Mutual frustration was the tipping point for Raleigh parent Anne Meulink and her son. Shannon did not start talking until age 2, and then his older sister was the only one who understood him.
“She’d translate for him,” Meulink says. “He wasn’t old enough to grasp the concept of changing his words to clarify what he was saying, so when I asked him to repeat himself, he would repeat what he had said, which I could not decipher, and we both became increasingly frustrated. That’s when I knew we needed help.”
Shannon’s preschool invited a Project Enlightenment counselor to observe him in his 3-year-old class, and he was recommended for speech therapy. He received services through Project Enlightenment, and then Wake County Schools, until the middle of first grade.
“We noticed small improvements early on and it was wonderful to finally be able to communicate with him,” Meulink says. “Project Enlightenment’s early intervention was key to Shannon’s success. We are a middle-class family, and it would have been difficult to afford private services for him,” she says.
Although Shannon’s speech therapy ended in first grade, he struggled in school. “He was bright, but his handwriting was poor and he wasn’t on grade level in reading,” Meulink says.
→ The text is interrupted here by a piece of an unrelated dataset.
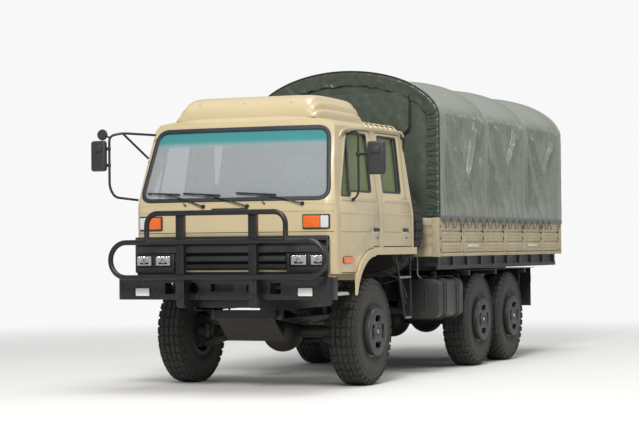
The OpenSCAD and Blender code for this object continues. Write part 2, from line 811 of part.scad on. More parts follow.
// Raised air scoop on the roof
module roof_scoop() {
    y0 = fa - 770;
    y1 = fa + 640;
    color("#ddd3ba") intersection() {
        along_x(-1000, 1000) polygon(rounded([[y0, 2900], [y0 + 40, 3000], [y0 + 270, 3200], [fa, 3195],
            [y1 - 130, 3185], [y1, 3010], [y1, 2900]], [0, 40, 140, 0, 60, 0, 0]));
        along_y(y0 - 10, y1 + 10) polygon(rounded([[-850, 2900], [850, 2900], [850, 3040], [760, 3205],
            [-760, 3205], [-850, 3040]], [0, 0, 60, 60, 60, 60]));
        difference() {
            box([-1000, y0 - 10, 2890], [1000, y1 + 10, 3300]);
            cab_form(-0.3);
        }
    }
}

module dashboard() {
    color("#2f3133") intersection() {
        cab_form(wall_t + 8);
        along_x(-1100, 1100) polygon(rounded([[cab_y0 + 65, 1700], [cab_y0 + 300, 1640], [cab_y0 + 420, 1900],
            [cab_y0 + 330, 2010], [cab_y0 + 65, 2000]], [0, 60, 60, 60, 0]));
    }
}

steer_x = 660;

module steering_wheel() {
    hub = [steer_x, fa - 600, 2190];
    color(black_paint) translate(hub) rotate([-28, 0, 0]) {
        rotate_extrude($fn = 64) translate([235, 0]) circle(14);
        cylinder(r = 55, h = 30, center = true);
        for (a = [30, 150, 270]) rotate([0, 0, a]) translate([40, -14, -6]) cube([190, 28, 12]);
        translate([0, 0, -270]) cylinder(r = 26, h = 270);
    }
}

// Two front seats and a rear bench, each with its base and back
module seats() {
    color("#55606a") {
        both_sides() {
            seat(620, fa - 330, 560, 1300);
            box([420, fa - 300, 1495], [820, fa + 20, 1640]);
        }
        seat(0, fa + 530, 2000, 1560);
    }
}

// A cushion w wide at (x, y) whose base stands on z, with its backrest
module seat(x, y, w, z) {
    pad = 130;
    cushion_z = max(z + 155, 1640);
    box([x - w / 2, y, cushion_z], [x + w / 2, y + 480, cushion_z + pad]);
    translate([x - w / 2, y + 480, cushion_z + pad - 40]) rotate([-10, 0, 0]) cube([w, 110, 560]);
    if (w > 1000) box([x - w / 2 + 60, y + 60, z], [x + w / 2 - 60, y + 400, cushion_z]);
}

// ---------- mirrors ----------

// The left mirror stands on a pole that hangs from the front door
module mirror_left() {
    pole_x = 1270;
    pole_y = fa - 600;
    low = 2090;
    top = 2775;
    color(black_paint) {
        strut([pole_x, pole_y, low], [pole_x, pole_y, top], 12);
        strut([pole_x, pole_y, top], [1098, fa - 500, 2748], 12);
        strut([pole_x, pole_y, low], [1184, pole_y + 60, 2030], 12);
        strut([pole_x, pole_y, 2520], [1400, pole_y - 10, 2520], 14);
        box([1385, pole_y - 55, 2297], [1590, pole_y + 15, 2655]);
    }
}

// The right mirror stands forward on arms from the windscreen pillar
module mirror_right() {
    head_y = fa - 1320;
    color(black_paint) mirror([1, 0, 0]) {
        strut([1150, cab_y0 + 60, 2060], [1330, head_y + 40, 2090], 12);
        strut([1330, head_y + 40, 2090], [1370, head_y, 2300], 12);
        strut([1370, head_y, 2300], [1370, head_y, 2760], 12);
        strut([1370, head_y, 2760], [1240, head_y + 60, 2790], 12);
        strut([1240, head_y + 60, 2790], [1025, cab_y0 + 245, 2780], 12);
        strut([1240, head_y + 60, 2790], [1080, cab_y0 + 180, 2520], 12);
        box([1405, head_y - 35, 2375], [1590, head_y + 35, 2710]);
        box([1370, head_y - 8, 2500], [1410, head_y + 8, 2530]);
    }
}

// ---------- bed ----------

module bed_floor() {
    sill = 80;
    skirt = 90;
    color("#8b7f60") box([-bed_half_w + 40, bed_y0 + 40, bed_floor_z - 35],
        [bed_half_w - 40, bed_y1 - 45, bed_floor_z]);
    color(black_paint) {
        both_sides() box([frame_half_w - sill, bed_y0 + 60, frame_top + 1],
            [frame_half_w, bed_y1 - 80, 1290]);
        for (i = [0:9]) box([-bed_half_w + 50, bed_y0 + 80 + i * 555, 1285],
            [bed_half_w - 50, bed_y0 + 150 + i * 555, bed_floor_z - 30]);
        both_sides() box([bed_half_w - skirt, bed_y0 + 80, 1240], [bed_half_w - skirt + 30, bed_y1 - 80, 1295]);
        both_sides() box([bed_half_w - skirt, bed_y0 + 80, 1290],
            [bed_half_w - skirt + 10, bed_y1 - 80, bed_floor_z - 30]);
    }
}

post_count = 7;
post_pitch = (bed_y1 - bed_y0 - 80) / (post_count - 1);

module bed_sides() {
    color(tan_paint) both_sides() {
        for (i = [0:post_count - 2]) box([bed_half_w - 35, bed_y0 + 40 + i * post_pitch + 35, board_low + 15],
            [bed_half_w - 5, bed_y0 + 40 + (i + 1) * post_pitch - 35, board_top]);
        for (i = [0:post_count - 1]) box([bed_half_w - 40, bed_y0 + 5 + i * post_pitch, board_low - 20],
            [bed_half_w, bed_y0 + 75 + i * post_pitch, board_top]);
        box([bed_half_w - 40, bed_y0 + 5, board_low - 20], [bed_half_w, bed_y1 - 5, board_low + 20]);
    }
}

module headboard() {
    color(tan_paint) difference() {
        box([-bed_half_w, bed_y0 - 35, board_low - 20], [bed_half_w, bed_y0, board_top + 25]);
        for (z = [1500:110:1800]) box([-bed_half_w + 60, bed_y0 - 40, z], [bed_half_w - 60, bed_y0 - 25, z + 50]);
    }
}

module tailgate() {
    color(tan_paint) {
        box([-bed_half_w, bed_y1 + 5, board_low - 20], [bed_half_w, bed_y1 + 40, board_top]);
        for (x = [-bed_half_w + 40:(2 * bed_half_w - 80) / 4:bed_half_w - 40])
            box([x - 30, bed_y1 + 38, board_low - 20], [x + 30, bed_y1 + 50, board_top]);
    }
}

// The canvas seen from behind, taken in by t: upright sides and an arched top, as [x, z]
function canvas_outline(t, low) =
    let (half = bed_half_w + 12 - t, rise = overall_h - t - spring_h)
    concat([[half, low]],
        [for (a = [90:-10:-90]) [half * sin(a), spring_h + rise * pow(max(cos(a), 0), arch_power)]],
        [[-half, low]]);

module bows() {
    top_t = canvas_t + 12;
    color("#6b6b66") for (i = [0:bow_count - 1]) {
        y = bed_y0 + 100 + i * bow_pitch;
        difference() {
            along_y(y - bow_tube, y + bow_tube) polygon(canvas_outline(top_t, board_top));
            along_y(y - 50, y + 50) polygon(canvas_outline(top_t + 2 * bow_tube, board_top - 10));
        }
    }
}

// Canvas cover: sides, arched top and front wall, open at the rear under a rolled curtain
module canopy() {
    hem = board_top + 12;
    front = bed_y0 + 20;
    roll_r = 55;
    roll_y = tail_y - 65;
    color(canvas_green) {
        difference() {
            along_y(front, tail_y) polygon(canvas_outline(0, hem));
            along_y(front + canvas_t, tail_y + 10) polygon(canvas_outline(canvas_t, hem - 50));
        }
        rod_x(roll_r, -850, 850, roll_y, overall_h - canvas_t - 260);
        for (x = [-600:600:600]) box([x - 15, roll_y - 5, overall_h - canvas_t - 215],
            [x + 15, roll_y + 5, overall_h - canvas_t / 2]);
    }
}

frame();
bumper();
bull_bar();
skid_guard();
engine();
gearbox();
drive_shafts();
front_axle();
rear_axles();
leaf_springs();
knuckle_left();
knuckle_right();
tie_rod();
tyre_front_left();
tyre_front_right();
tyre_middle_left();
tyre_middle_right();
tyre_rear_left();
tyre_rear_right();
wheel_front_left();
wheel_front_right();
wheel_middle_left();
wheel_middle_right();
wheel_rear_left();
wheel_rear_right();
fuel_tank();
battery_box();
exhaust();
cab_ladders();
spare_rack();
spare_tyre();
spare_wheel();
mudguards();
tow_hook();
cab_shell();
cab_glass();
grille();
roof_scoop();
dashboard();
steering_wheel();
seats();
front_door_left();
front_door_right();
rear_door_left();
rear_door_right();
front_glass_left();
front_glass_right();
rear_glass_left();
rear_glass_right();
mirror_left();
mirror_right();
bed_floor();
bed_sides();
headboard();
tailgate();
bows();
canopy();
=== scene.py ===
"""The finished look of a military cargo truck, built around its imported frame."""

import logging
import math
import random
from dataclasses import dataclass
from enum import Enum
from typing import Callable, Iterable, Sequence

import bmesh
import bpy
from mathutils import Matrix, Vector, noise
from mathutils.bvhtree import BVHTree


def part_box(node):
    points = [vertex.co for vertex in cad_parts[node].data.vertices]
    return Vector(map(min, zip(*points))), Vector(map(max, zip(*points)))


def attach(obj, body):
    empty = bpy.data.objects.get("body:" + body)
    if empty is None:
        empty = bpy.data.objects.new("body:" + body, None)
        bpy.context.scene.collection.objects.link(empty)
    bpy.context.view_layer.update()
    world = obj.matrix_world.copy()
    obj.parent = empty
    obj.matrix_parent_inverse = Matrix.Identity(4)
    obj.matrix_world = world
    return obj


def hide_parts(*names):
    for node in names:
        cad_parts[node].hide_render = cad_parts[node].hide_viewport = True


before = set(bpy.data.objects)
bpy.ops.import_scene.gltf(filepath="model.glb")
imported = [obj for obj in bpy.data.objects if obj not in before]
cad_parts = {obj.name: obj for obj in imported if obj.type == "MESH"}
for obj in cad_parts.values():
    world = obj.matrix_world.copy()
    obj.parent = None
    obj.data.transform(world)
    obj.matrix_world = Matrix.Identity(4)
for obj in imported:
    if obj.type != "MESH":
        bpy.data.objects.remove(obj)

LOG = logging.getLogger("truck")
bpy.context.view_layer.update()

Colour = tuple[float, float, float]
Point = tuple[float, float, float]
Flat = tuple[float, float]

FRONT_AXLE = sum((Vector(p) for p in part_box("tyre_front_left")), Vector()) / 2
MIDDLE_AXLE = sum((Vector(p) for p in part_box("tyre_middle_left")), Vector()) / 2
REAR_AXLE = sum((Vector(p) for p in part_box("tyre_rear_left")), Vector()) / 2
AXLE_Y = FRONT_AXLE.y


class Side(Enum):
    """Which side of the truck a piece is on."""

    LEFT = 1
    RIGHT = -1

    @property
    def word(self) -> str:
        """The side's name as the frame writes it."""
        return self.name.lower()


# ---------------------------------------------------------------- shader graphs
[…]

Several years of private tutoring and additional support from teachers were needed to keep Shannon on track. Now, at age 12, “he is an A/B honor roll student and you would never know he ever had a speech delay,” Meulink says.
The Meulink family’s experience illustrates the importance of early intervention. “Some things are too important to ‘wait and see,'” Brinkerhoff says. “Delays in speech and language development often affect other areas as your child grows. It’s best to trust your instincts and seek professional advice sooner, rather than later.”
Maria J. Mauriello is a freelance writer, communications professional and the mother of two children. She lives in Raleigh.
North Carolina Early Intervention Services www.ncei.org/ei
For information about stuttering:
National Stuttering Association
The Stuttering Foundation
Seeking assistance for stuttering
Caron Lye, a speech-language pathologist and Durham parent, took her own advice when her 3-year-old son started stuttering. “If a parent is concerned, I tell them to have their child screened, so that’s what I did,” she says. Six months later, after Lye consulted with a speech-language pathologist with stuttering expertise, her son is “doing great. He’s very verbal and loves to talk,” Lye says.
Most children go through some period of disfluency in their speech, usually between the ages of 2 and 6. However, approximately 5 percent of all children experience a sustained period of stuttering that lasts six months or longer, according to the Stuttering Foundation of America. Three-quarters of those children will recover by late childhood, but it will be a long-term problem for about 1 percent.
Lye encourages parents to seek skilled intervention early on. “Stuttering is a complicated, multifaceted communication disorder, so it’s important to find someone who has extensive experience treating it,” she says.
“Early intervention is important. If you wait for your child to outgrow stuttering, you could be missing critical therapy time.”